Nothing can define the volatility of the credit market as well as the financial meltdown of 2008. With the introduction of Basel III norms, which was designed to meet the deficiencies of the market and designed to boost liquidity and reduce leverage in consumer banking systems, the global credit market has been picking up gradually. The credit market drives all financial markets – be it the commodity market, derivatives market or the equity market. And as at point all these markets are interlinked, any change in one is sure to have effect on the other market, which explains the element of volatility in the credit market.
In this piece, we are analyzing how customer credit or consumer debt is influencing the global credit market; and to what extent is it contributing to its volatility. To begin with, consumer debt includes purchases that are made with lines of credit, credit cards, and loans. Usually this credit is used to buy non-investment services that are consumed or goods that depreciate quickly. As a prominent consumer banking product, consumer debt ensures that the business is widely dispersed among the large customer base, and the bank can administer a large credit portfolio.
What’s driving the future of the consumer credit market?
One major factor which is sure to influence the future of consumer credit market is portfolio risk solutions. This is one solution which is provided by several global consumer banking institutes in order to track real-time pricing, capital management of multi-asset portfolios and offer a transparent and detailed solution to clients so that they can buy products and services from specific banking and financial institutions. This practical process of pricing the products and solutions helps to manage individual portfolios and avoid firm-wide risks through consistency, automation and transparency.
Banking institutes, be it private or public ones are now readily providing credit to marginalized borrowers such as small and medium-scale enterprises which was not possible in the traditional banking framework. This was mainly due to the lack of high quality collaterals and long credit histories, as these firms are often associated with higher risks. Easier access to credit has brought in two features in the picture. Firstly, on the one hand it has brought in liquidity into the system, bringing in credit transformation for business of various types and sizes. Secondly, it has also added the element of volatility in the consumer credit market. The way in which these two features will sync and work out can be determined only in the forthcoming years. But there is no denying to the fact that it has opened up the doors for growth and higher competition.

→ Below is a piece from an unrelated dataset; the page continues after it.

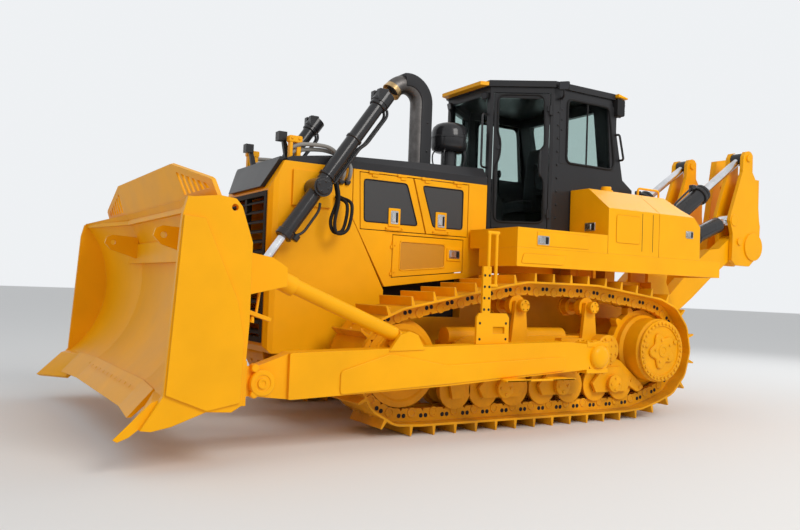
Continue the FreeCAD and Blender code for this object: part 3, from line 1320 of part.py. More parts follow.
def spillGuard():
    # Flat plate that leans forwards over the blade; solid in the middle, slotted over the wings
    height = float(s.guardHeight)
    bend = float(s.bladeBend) + 20
    outer = float(s.bladeHalf) - 150
    low = -60.0
    wingTop = height * 0.37
    corners = [
        (-outer - 60, low), (outer + 60, low), (outer + 30, wingTop - 20), (outer - 15, wingTop), (bend, height),
        (-bend, height), (-outer + 15, wingTop), (-outer - 30, wingTop - 20),
    ]
    plate = Part.Face(Part.makePolygon([V(0, y, z) for y, z in corners + corners[:1]]))
    plate = plate.extrude(V(float(s.guardPlate), 0, 0))
    slots = []
    count = 6
    first = bend + 75
    step = (outer - 60 - first) / count
    for side in (-1, 1):
        for k in range(count):
            a = first + k * step
            b = a + step * 0.55
            lean = 45
            roofA = height - (a - bend) / (outer - bend) * (height - wingTop) - 55
            roofB = height - (b - bend) / (outer - bend) * (height - wingTop) - 55
            hole = [(a + lean, 45), (b + lean, 45), (b, roofB), (a, roofA)]
            if roofB < 70:
                continue
            wire = Part.makePolygon([V(-10, side * y, z) for y, z in hole + hole[:1]])
            slots.append(Part.Face(wire).extrude(V(float(s.guardPlate) + 20, 0, 0)))
    plate = plate.cut(slots)
    plate.rotate(V(0, 0, 0), V(0, 1, 0), float(s.guardLean))
    plate.translate(V(float(s.bladeTopPlace) - float(s.moldThickness) + 5, 0, float(s.bladeTopHeight)))
    return plate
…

The final aspect which is driving the consumer credit market is the emergence of micro-enterprises in the emerging economies. This is especially observed in case of China, India, Thailand and Nigeria. These economies have understood that micro-enterprises do play a vital role in linking up the entire chain of economic growth by bringing those at the grass root level into the credit market scenario. This way, not only do micro-enterprises generate employment, but they also add liquidity to the global credit market.